ENDÜLÜS’TE HİNT-ARAP VE ROMAN KÜLTÜREL SENTEZİ: FLAMENKO
Flamenko’nun tarihi, 15. Yüzyılda Güneydoğu Endülüs’te başlar. Bu, Arap, Yahudi, çingene ve eski Hindistan müziğinin bir karışımı olarak ortaya çıkar. İlk formu ile, tamamiyle ses icrası şeklindedir. Ya melankolik “cante jondo”, ya da daha eğlenceli “cante chico” şeklinde icra edilirdi. İlk yıllarda daha özel durumlarda flamenko söylenirdi; ya zenginlerin evlerinde ve düğünlerinde, ya da genelevlerde. 19. Yüzyılın ortalarında ise, Flamenko’ya gitar ve dans formları da eklendi. 1930’lara kadar “Cafe Cantante”lerde flamenko müziği çok popülerdi. Sonraları kayboldu.

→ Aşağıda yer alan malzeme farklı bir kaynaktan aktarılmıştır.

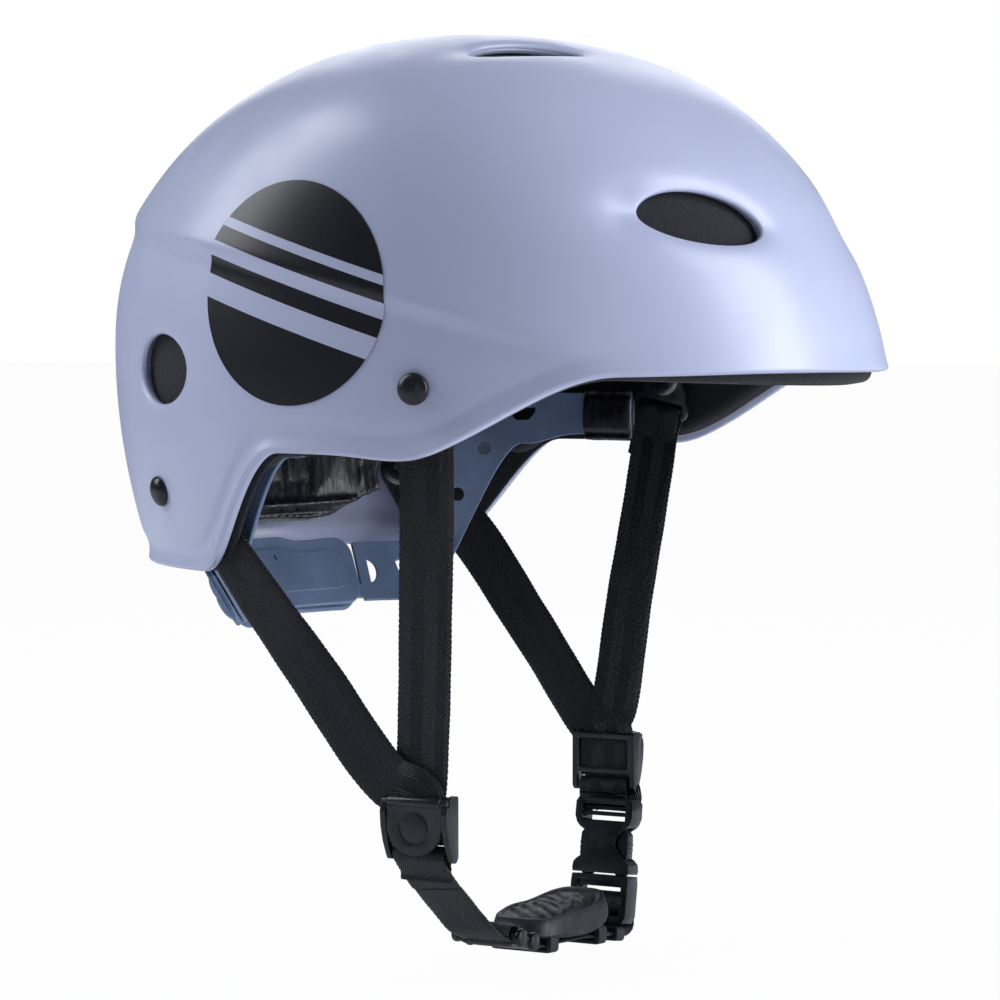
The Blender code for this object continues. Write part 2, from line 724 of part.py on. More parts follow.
def build_chin_fittings(plastic, rubber):
    path = chin_path()
    block = box_mesh("strap_slider", (23.4 * MM, 17 * MM, 3.4 * MM), (0, 0, 0), 0.8 * MM)
    slider = fitting("strap_slider", block, path[2].lerp(path[3], 0.5), path[3] - path[2], plastic)
    hoop = box_mesh("strap_keeper", (22 * MM, 6 * MM, 4.6 * MM), (0, 0, 0), 0.8 * MM)
    keeper = fitting("strap_keeper", hoop, path[5].lerp(path[6], 0.4), path[6] - path[5], rubber)
    cushion = box_mesh("chin_pad", (27 * MM, 54 * MM, 11 * MM), (0, 0, 6 * MM), 2 * MM)
    pad = fitting("chin_pad", cushion, path[4], path[5] - path[3], rubber)
    for end in (-1, 1):
        hoop = box_mesh("hoop", (22.5 * MM, 6 * MM, 5 * MM), (0, end * 20 * MM, 0.2 * MM))
        carve(pad, cutter(f"pad_hoop_{end}", hoop, pad.matrix_world), "UNION")
    for obj, opening in ((slider, 1.9 * MM), (keeper, 2.0 * MM), (pad, 2.6 * MM)):
        tunnel = box_mesh("tunnel", (WEB_SLOT, 70 * MM, opening))
        carve(obj, cutter(f"{obj.name}_tunnel", tunnel, obj.matrix_world))


def ring_mesh(name, inner, outer, length, segments=20):
    """Tube along local Z with flat ends."""
    bm = bmesh.new()
    loops = []
    for radius, z in ((outer, -1), (outer, 1), (inner, 1), (inner, -1)):
        loop = []
        for i in range(segments):
            angle = 2 * math.pi * i / segments
            loop.append(bm.verts.new((radius * math.cos(angle), radius * math.sin(angle), z * length / 2)))
        loops.append(loop)
    for k in range(4):
        first, second = loops[k], loops[(k + 1) % 4]
        for i in range(segments):
            j = (i + 1) % segments
            bm.faces.new((first[i], first[j], second[j], second[i]))
    return mesh_from(bm, name)


def across_at(point):
    return Matrix.Translation(point) @ Matrix.Rotation(math.pi / 2, 4, "Y")


def build_short_strap(webbing):
    """Short webbing from the left divider's bar down to the upper bar of the buckle socket."""
    frame = divider_frame(LEFT_DIVIDER, 1)
    bar = frame @ DIVIDER_BAR
    buckle = buckle_frame()
    inward = [(0, 6.4, 23), (0, 6.4, 20), (0, 4.6, 18.6), (0, -2, 18.6)]
    goals = [buckle @ (Vector(point) * MM) for point in inward]
    start = bar + Vector((0, 0, -2.7 * MM))
    body = ribbon_mesh("short_strap_left", chin_stations([start, *goals]))
    strap_obj = make_object("short_strap_left", body, webbing)
    eye = cutter("short_loop", ring_mesh("short_loop", 1.9 * MM, 3.1 * MM, WEBBING), across_at(bar))
    carve(strap_obj, eye, "UNION")


# ---------------------------------------------------------------- fit cradle

def band_radius(z):
    return BAND_RADIUS - math.tan(NAPE_TILT) * max(0.0, BAND_KNEE_Z - z)


def cradle_point(turn, z, offset=0.0):
    """Point on the band's surface; turn is measured from the rear, positive to the wearer's left."""
    lean = NAPE_TILT if z < BAND_KNEE_Z else 0.0
    radius = band_radius(z) + offset * math.cos(lean)
    x = BAND_AXIS_X - radius * math.cos(turn)
    return Vector((x, radius * math.sin(turn), z - offset * math.sin(lean)))


def cradle_strip(name, turns, edges, offset, thickness, origin=Vector((0, 0, 0))):
    """Closed strip on the cradle surface; edges(turn) gives its lower and upper height."""
    rings = []
    for turn in turns:
        low, high = edges(turn)
        heights = [low, low + (high - low) / 3, low + (high - low) * 2 / 3, high]
        outer = [cradle_point(turn, z, offset + thickness / 2) - origin for z in heights]
        inner = [cradle_point(turn, z, offset - thickness / 2) - origin for z in reversed(heights)]
        rings.append(outer + inner)
    return loft_mesh(name, rings)


def arm_level(turn):
    """Height of the arm's centre line: low in the housing, then up and along over the ear."""
    start, end = ARM_RISE
    rise = smoothstep((abs(math.degrees(turn)) - start) / (end - start))
    return BAND_Z + (ARM_TOP_Z - BAND_Z) * rise


def arm_edges(turn):
    step = 0.01
    slope = (arm_level(turn + step) - arm_level(turn - step)) / (2 * step * BAND_RADIUS)
    half = BAND_HEIGHT / 2 * math.sqrt(1 + slope * slope)
    half *= 1 - 0.28 * smoothstep((abs(math.degrees(turn)) - ARM_RISE[0]) / 45)
    return arm_level(turn) - half, arm_level(turn) + half


def spread(start, end, count):
    return [math.radians(start + (end - start) * i / count) for i in range(count + 1)]


def build_arm(word, side, plastic):
    """Perforated arm: its tongue crosses the dial, its far end lies over the ear."""
    axis = Vector((BAND_AXIS_X, 0, 0))
    tongue_middle = BAND_Z - side * TONGUE_OFFSET
    tongue_levels = (tongue_middle - TONGUE_HEIGHT / 2, tongue_middle + TONGUE_HEIGHT / 2)

    def edges(turn):
        if abs(math.degrees(turn)) < TONGUE_END or turn * side < 0:
            return tongue_levels
        return arm_edges(turn)

    turns = spread(-5 * side, (TONGUE_END - 0.1) * side, 6) + spread(TONGUE_END * side, ARM_END * side, 16)
    mesh = cradle_strip(f"band_{word}", turns, edges, 0, BAND_THICK, axis)
    arm = make_object(f"band_{word}", mesh, plastic)
    arm.location = axis
    for index, (degrees, half_along, half_up) in enumerate(ARM_HOLES):
        turn = math.radians(degrees * side)
        at = cradle_point(turn, arm_level(turn))
        mesh = rod_mesh("hole", 1, 1, 16)
        mesh.transform(Matrix.Diagonal((half_along * MM, half_up * MM, 12 * MM, 1)))
        outward = Vector((-math.cos(turn), math.sin(turn), 0))
        slope = arm_level(turn + 0.02) - arm_level(turn - 0.02)
        along = Vector((math.sin(turn), math.cos(turn), 0)) * 0.04 * BAND_RADIUS + Vector((0, 0, slope))
        carve(arm, cutter(f"band_{word}_hole_{index}", mesh, facing(outward, along, at)))


def dial_frame():
    """At the band's rear centre, local Z out of the back along the dial's axis, local X up."""
    outward = Vector((-math.cos(NAPE_TILT), 0, -math.sin(NAPE_TILT)))
    return facing(outward, (0, 0, 1), cradle_point(0, BAND_Z))


def cradle_plate(name, offset, thickness, material):
    """Plate across the nape, centred on the dial, at an offset from the band's surface."""
    heights = (BAND_Z - HOUSING_HEIGHT / 2, BAND_Z + HOUSING_HEIGHT / 2)
    turns = spread(-HOUSING_SPAN, HOUSING_SPAN, 14)
    return make_object(name, cradle_strip(name, turns, lambda turn: heights, offset, thickness), material)


def build_temple_pad(word, side, leather):
    """Pad on the inside of the arm's front end, covering its pin."""
    turns = spread(TEMPLE_PAD_TURNS[0] * side, TEMPLE_PAD_TURNS[1] * side, 5)
    levels = (ARM_TOP_Z - TEMPLE_PAD_HEIGHT / 2, ARM_TOP_Z + TEMPLE_PAD_HEIGHT / 2)
    mesh = cradle_strip(f"temple_pad_{word}", turns, lambda turn: levels, -4.8 * MM, 4 * MM)
    smooth(make_object(f"temple_pad_{word}", mesh, leather))


def build_cradle(grey, black, steel, leather):
    for side, word in SIDES:
        build_arm(word, side, grey)
        build_arm_pin(word, side, black)
        build_temple_pad(word, side, leather)
    frame = dial_frame()
    housing = cradle_plate("dial_housing", 2.6 * MM, 2.4 * MM, grey)
    carve(housing, cutter("dial_bore", rod_mesh("bore", 3.6 * MM, 30 * MM, 20), frame))
    cradle_plate("dial_cover", -2.5 * MM, 2.0 * MM, grey)
    build_pinion(frame, black)
    build_knob(frame, grey)
    build_dial_hardware(frame, steel)


def gear_outline(teeth, root, tip):
    points = []
    for tooth in range(teeth):
        for share, radius in ((0, root), (0.28, root), (0.42, tip), (0.72, tip), (0.86, root)):
            angle = 2 * math.pi * (tooth + share) / teeth
            points.append((radius * math.cos(angle), radius * math.sin(angle)))
    return points


def build_pinion(frame, black):
    """Pinion between the two tongues, with a hub that reaches out through the housing."""
    mesh = prism_mesh("dial_pinion", gear_outline(12, 3.9 * MM, 4.9 * MM), -0.9 * MM, 1.0 * MM)
    pinion = make_object("dial_pinion", mesh, black)
    pinion.matrix_world = frame
    hub = rod_mesh("hub", 3.2 * MM, 5.4 * MM, 20)
    hub.transform(Matrix.Translation((0, 0, 2.2 * MM)))
    carve(pinion, cutter("pinion_hub", hub, frame), "UNION")
    carve(pinion, cutter("pinion_bore", rod_mesh("bore", 1.6 * MM, 60 * MM, 16), frame))


def build_knob(frame, grey):
    """Lobed knob with a screw recess outside and a groove for the click spring inside."""
    rings = []
    for height, scale in ((5.2, 0.95), (6.0, 1.0), (12.4, 1.0), (13.4, 0.93)):
        ring = []
        for i in range(48):
            angle = 2 * math.pi * i / 48
            radius = (DIAL_RADIUS + KNOB_LOBE * math.cos(KNOB_LOBES * angle)) * scale
            ring.append((radius * math.cos(angle), radius * math.sin(angle), height * MM))
        rings.append(ring)
    knob = make_object("dial_knob", loft_mesh("dial_knob", rings), grey)
    knob.matrix_world = frame
    recess = rod_mesh("recess", 4.4 * MM, 6 * MM, 20)
    recess.transform(Matrix.Translation((0, 0, 14.2 * MM)))
    carve(knob, cutter("knob_recess", recess, frame))
    groove = ring_mesh("groove", 6.4 * MM, 10.6 * MM, 3.2 * MM, 24)
    groove.transform(Matrix.Translation((0, 0, 5.2 * MM)))
    carve(knob, cutter("knob_groove", groove, frame))
    carve(knob, cutter("knob_bore", rod_mesh("bore", 1.6 * MM, 60 * MM, 16), frame))
    smooth(knob, 30)


def build_dial_hardware(frame, steel):
    """Screw down the dial's axis, and the split click spring in the knob's groove."""
    head = [(0, 13.2), (2.6, 13.0), (3.2, 12.2), (3.2, 11.6), (1.25, 11.6), (1.25, -0.6), (0, -0.6)]
    smooth(turned("dial_screw", [(r * MM, z * MM) for r, z in head], steel, frame, 16))
    ring = ring_mesh("click_spring", 7.0 * MM, 10.0 * MM, 0.8 * MM, 24)
    ring.transform(Matrix.Translation((0, 0, 5.3 * MM)))
    spring = make_object("click_spring", ring, steel)
    spring.matrix_world = frame
    gap = box_mesh("gap", (6 * MM, 5 * MM, 4 * MM), (9 * MM, 0, 5.3 * MM))
    carve(spring, cutter("spring_gap", gap, frame))


def build_arm_pin(word, side, black):
    """Push pin through the arm's front end, pointing out towards the liner."""
    turn = math.radians(ARM_PIN * side)
    at = cradle_point(turn, ARM_TOP_Z)
    outward = Vector((-math.cos(turn), math.sin(turn), 0))
    pin_at = facing(outward, (0, 0, 1), at)
    hole = cutter(f"pin_{word}_hole", rod_mesh("hole", 2.1 * MM, 18 * MM, 14), pin_at)
    carve(bpy.data.objects[f"band_{word}"], hole)
    pin = [(0, 4.4), (1.3, 4.2), (1.7, 3.2), (1.7, -1.2), (3.6, -1.2), (3.3, -2.2), (0, -2.4)]
    smooth(turned(f"band_pin_{word}", [(r * MM, z * MM) for r, z in pin], black, pin_at, 14))


# ---------------------------------------------------------------- the whole helmet

def pivot_empty(name, matrix):
    empty = bpy.data.objects.new(name, None)
    PARTS.objects.link(empty)
    empty.matrix_world = matrix
    return empty


def hang_under(empty, names):
    bpy.context.view_layer.update()
    for name in names:
        child = bpy.data.objects[name]
        world = child.matrix_world.copy()
        child.parent = empty
        child.matrix_parent_inverse = Matrix.Identity(4)
        child.matrix_basis = empty.matrix_world.inverted() @ world


CHIN_PIECES = (
    "chin_strap", "buckle_plug", "prong_front", "prong_rear", "chin_pad", "strap_slider", "strap_keeper",
)
DIAL_PIECES = ("dial_knob", "dial_pinion", "dial_screw", "click_spring")


def build_helmet():
    white = make_material("white_abs", (0.62, 0.66, 0.80), 0.35)
    foam = make_material("black_eva", (0.02, 0.02, 0.03), 0.8)
    leather = make_material("black_leatherette", (0.03, 0.03, 0.04), 0.5)
    webbing = make_material("black_webbing", (0.012, 0.012, 0.02), 0.7)
    plastic = make_material("black_plastic", (0.015, 0.015, 0.02), 0.4)
    grey = make_material("blue_grey_plastic", (0.10, 0.14, 0.22), 0.45)
    rubber = make_material("black_rubber", (0.02, 0.02, 0.025), 0.6)
    steel = make_material("steel", (0.6, 0.6, 0.62), 0.3, 1.0)

    build_shell_and_liner(white, foam)
    build_pads(leather)
    build_anchors(plastic, steel)
    build_upper_straps(webbing)
    build_divider("right", RIGHT_DIVIDER, -1, plastic)
    build_divider("left", LEFT_DIVIDER, 1, plastic)
    build_short_strap(webbing)
    holder = Matrix.Translation(pivot_point())
    socket_frame = build_socket(plastic)
    build_plug(socket_frame, plastic, holder)
    build_prongs(socket_frame, plastic)
    build_chin_strap(webbing, holder)
    build_chin_fittings(plastic, rubber)
    build_cradle(grey, plastic, steel, leather)
    bpy.context.view_layer.update()
    hang_under(pivot_empty("chin_pivot", holder), CHIN_PIECES)
    hang_under(pivot_empty("dial_axis", dial_frame()), DIAL_PIECES)


def new_collection(name):
    collection = bpy.data.collections.new(name)
    bpy.context.scene.collection.children.link(collection)
    return collection


clear_scene()
PARTS = new_collection("water_helmet")
CUTTERS = new_collection("cutters")
build_helmet()
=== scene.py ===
"""Looks of the water helmet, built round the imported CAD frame.  Metres, +X front, +Y wearer's left."""
import json
import math

import bmesh
import bpy
import numpy as np
from mathutils import Matrix, Vector, geometry, kdtree


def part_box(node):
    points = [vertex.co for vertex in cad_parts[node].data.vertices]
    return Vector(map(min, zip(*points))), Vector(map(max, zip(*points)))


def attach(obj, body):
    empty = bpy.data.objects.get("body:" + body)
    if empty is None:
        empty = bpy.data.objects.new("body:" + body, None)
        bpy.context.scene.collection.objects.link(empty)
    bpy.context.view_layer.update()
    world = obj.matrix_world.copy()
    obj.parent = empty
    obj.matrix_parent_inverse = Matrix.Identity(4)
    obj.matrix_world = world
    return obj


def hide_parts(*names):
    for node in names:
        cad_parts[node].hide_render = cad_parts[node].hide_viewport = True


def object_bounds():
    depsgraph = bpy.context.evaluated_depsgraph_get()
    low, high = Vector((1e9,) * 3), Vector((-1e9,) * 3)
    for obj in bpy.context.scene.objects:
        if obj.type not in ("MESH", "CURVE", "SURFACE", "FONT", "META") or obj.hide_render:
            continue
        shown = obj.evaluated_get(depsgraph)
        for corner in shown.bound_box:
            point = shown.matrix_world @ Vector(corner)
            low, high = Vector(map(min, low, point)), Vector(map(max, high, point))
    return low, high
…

AVRUPA RÖNENSANSI ENDÜLÜS’TEN BAŞLAR
Endülüs, maddi zenginliklerinden de öte, her alanda öncü olan aydınları meşhurdu. Protestanlığın kurucusu olan Martin Luther de, Endülüs’te eğitim gören Avrupalılardandır. Aristo’nun çalışmalarını gününe aktaran İbni Rüşd, akıl ile dini uzlaştırmıştı. Endülüslüler tıp ve astronomi alanında ansiklopedilerin yanı sıra astroloji, psikoloji, zooloji, biyoloji, botanik, kimya, matematik, cebir, geometri alanlarında sayısız eserler yarattılar. Toledo, Müslüman, Hristiyan ve Yahudi entelektüellerin beraber çalıştıkları bir merkezdi Abbas İbni Firnas, yapay kanatlarla uçmayı ilk deneyen kişi olacaktı. Hem de Leonardo Da Vinci’den 600 yıl önce!